_Material provided_:
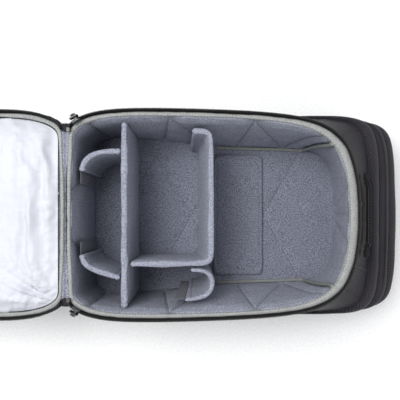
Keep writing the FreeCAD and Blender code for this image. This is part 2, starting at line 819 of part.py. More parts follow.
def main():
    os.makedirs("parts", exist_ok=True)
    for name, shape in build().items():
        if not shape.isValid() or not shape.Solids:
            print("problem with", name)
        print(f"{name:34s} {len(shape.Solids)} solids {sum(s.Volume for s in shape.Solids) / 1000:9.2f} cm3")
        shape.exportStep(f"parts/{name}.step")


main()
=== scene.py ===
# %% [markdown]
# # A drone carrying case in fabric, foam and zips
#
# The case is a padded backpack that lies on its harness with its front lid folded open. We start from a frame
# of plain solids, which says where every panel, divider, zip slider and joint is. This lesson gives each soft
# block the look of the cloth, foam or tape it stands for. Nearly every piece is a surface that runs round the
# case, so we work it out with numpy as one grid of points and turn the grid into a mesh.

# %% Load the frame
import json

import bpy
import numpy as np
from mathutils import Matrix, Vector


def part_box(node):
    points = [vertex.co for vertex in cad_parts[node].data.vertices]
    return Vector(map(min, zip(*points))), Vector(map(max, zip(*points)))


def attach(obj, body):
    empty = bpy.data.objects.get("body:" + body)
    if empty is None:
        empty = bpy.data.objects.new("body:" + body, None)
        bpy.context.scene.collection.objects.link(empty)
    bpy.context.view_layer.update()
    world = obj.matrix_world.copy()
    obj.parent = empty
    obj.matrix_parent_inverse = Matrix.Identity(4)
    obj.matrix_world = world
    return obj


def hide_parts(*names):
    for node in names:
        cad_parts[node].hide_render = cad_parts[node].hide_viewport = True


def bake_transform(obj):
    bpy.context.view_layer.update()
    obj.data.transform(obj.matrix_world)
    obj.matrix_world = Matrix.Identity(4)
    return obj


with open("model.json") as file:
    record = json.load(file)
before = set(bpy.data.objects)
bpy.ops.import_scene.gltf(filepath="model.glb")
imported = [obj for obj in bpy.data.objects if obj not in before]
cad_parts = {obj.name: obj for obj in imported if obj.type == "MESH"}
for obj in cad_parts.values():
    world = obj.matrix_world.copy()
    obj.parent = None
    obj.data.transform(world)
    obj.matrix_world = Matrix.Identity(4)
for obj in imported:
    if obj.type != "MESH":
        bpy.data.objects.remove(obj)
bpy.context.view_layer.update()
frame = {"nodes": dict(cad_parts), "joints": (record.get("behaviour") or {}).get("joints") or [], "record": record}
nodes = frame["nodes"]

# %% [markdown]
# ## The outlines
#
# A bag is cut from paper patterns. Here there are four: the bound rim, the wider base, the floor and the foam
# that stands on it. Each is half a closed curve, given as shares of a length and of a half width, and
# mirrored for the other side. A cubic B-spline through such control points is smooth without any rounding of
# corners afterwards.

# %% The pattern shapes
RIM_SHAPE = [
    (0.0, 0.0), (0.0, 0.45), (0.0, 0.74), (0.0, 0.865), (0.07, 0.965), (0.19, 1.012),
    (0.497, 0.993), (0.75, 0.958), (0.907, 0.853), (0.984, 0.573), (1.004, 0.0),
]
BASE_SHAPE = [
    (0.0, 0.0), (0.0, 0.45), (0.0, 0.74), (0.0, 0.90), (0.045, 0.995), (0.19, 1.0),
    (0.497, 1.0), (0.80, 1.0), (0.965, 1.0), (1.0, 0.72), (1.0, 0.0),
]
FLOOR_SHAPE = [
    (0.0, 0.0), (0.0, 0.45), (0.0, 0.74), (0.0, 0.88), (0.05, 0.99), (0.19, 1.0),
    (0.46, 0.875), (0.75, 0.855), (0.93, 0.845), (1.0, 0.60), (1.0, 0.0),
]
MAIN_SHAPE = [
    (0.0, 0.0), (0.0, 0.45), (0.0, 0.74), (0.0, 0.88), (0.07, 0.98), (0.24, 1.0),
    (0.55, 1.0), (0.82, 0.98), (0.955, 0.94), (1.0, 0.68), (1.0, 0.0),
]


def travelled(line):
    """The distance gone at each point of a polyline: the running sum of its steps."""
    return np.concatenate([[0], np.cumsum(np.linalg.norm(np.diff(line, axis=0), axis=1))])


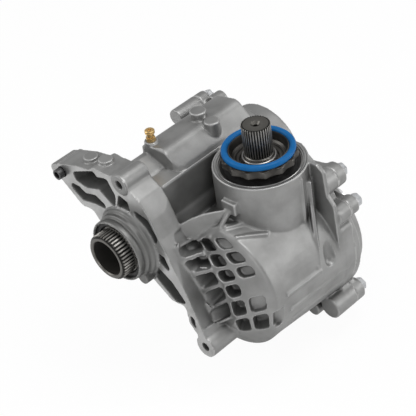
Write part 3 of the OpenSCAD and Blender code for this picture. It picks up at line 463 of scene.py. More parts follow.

_What you have to do_:
Nothing outside the span should appear: copy exactly from the line with "s in shape.Solids)" through the line with "bpy.data.objects.remove(obj)".

_In response_:
        print(f"{name:34s} {len(shape.Solids)} solids {sum(s.Volume for s in shape.Solids) / 1000:9.2f} cm3")
        shape.exportStep(f"parts/{name}.step")


main()
=== scene.py ===
# %% [markdown]
# # A drone carrying case in fabric, foam and zips
#
# The case is a padded backpack that lies on its harness with its front lid folded open. We start from a frame
# of plain solids, which says where every panel, divider, zip slider and joint is. This lesson gives each soft
# block the look of the cloth, foam or tape it stands for. Nearly every piece is a surface that runs round the
# case, so we work it out with numpy as one grid of points and turn the grid into a mesh.

# %% Load the frame
import json

import bpy
import numpy as np
from mathutils import Matrix, Vector


def part_box(node):
    points = [vertex.co for vertex in cad_parts[node].data.vertices]
    return Vector(map(min, zip(*points))), Vector(map(max, zip(*points)))


def attach(obj, body):
    empty = bpy.data.objects.get("body:" + body)
    if empty is None:
        empty = bpy.data.objects.new("body:" + body, None)
        bpy.context.scene.collection.objects.link(empty)
    bpy.context.view_layer.update()
    world = obj.matrix_world.copy()
    obj.parent = empty
    obj.matrix_parent_inverse = Matrix.Identity(4)
    obj.matrix_world = world
    return obj


def hide_parts(*names):
    for node in names:
        cad_parts[node].hide_render = cad_parts[node].hide_viewport = True


def bake_transform(obj):
    bpy.context.view_layer.update()
    obj.data.transform(obj.matrix_world)
    obj.matrix_world = Matrix.Identity(4)
    return obj


with open("model.json") as file:
    record = json.load(file)
before = set(bpy.data.objects)
bpy.ops.import_scene.gltf(filepath="model.glb")
imported = [obj for obj in bpy.data.objects if obj not in before]
cad_parts = {obj.name: obj for obj in imported if obj.type == "MESH"}
for obj in cad_parts.values():
    world = obj.matrix_world.copy()
    obj.parent = None
    obj.data.transform(world)
    obj.matrix_world = Matrix.Identity(4)
for obj in imported:
    if obj.type != "MESH":
        bpy.data.objects.remove(obj)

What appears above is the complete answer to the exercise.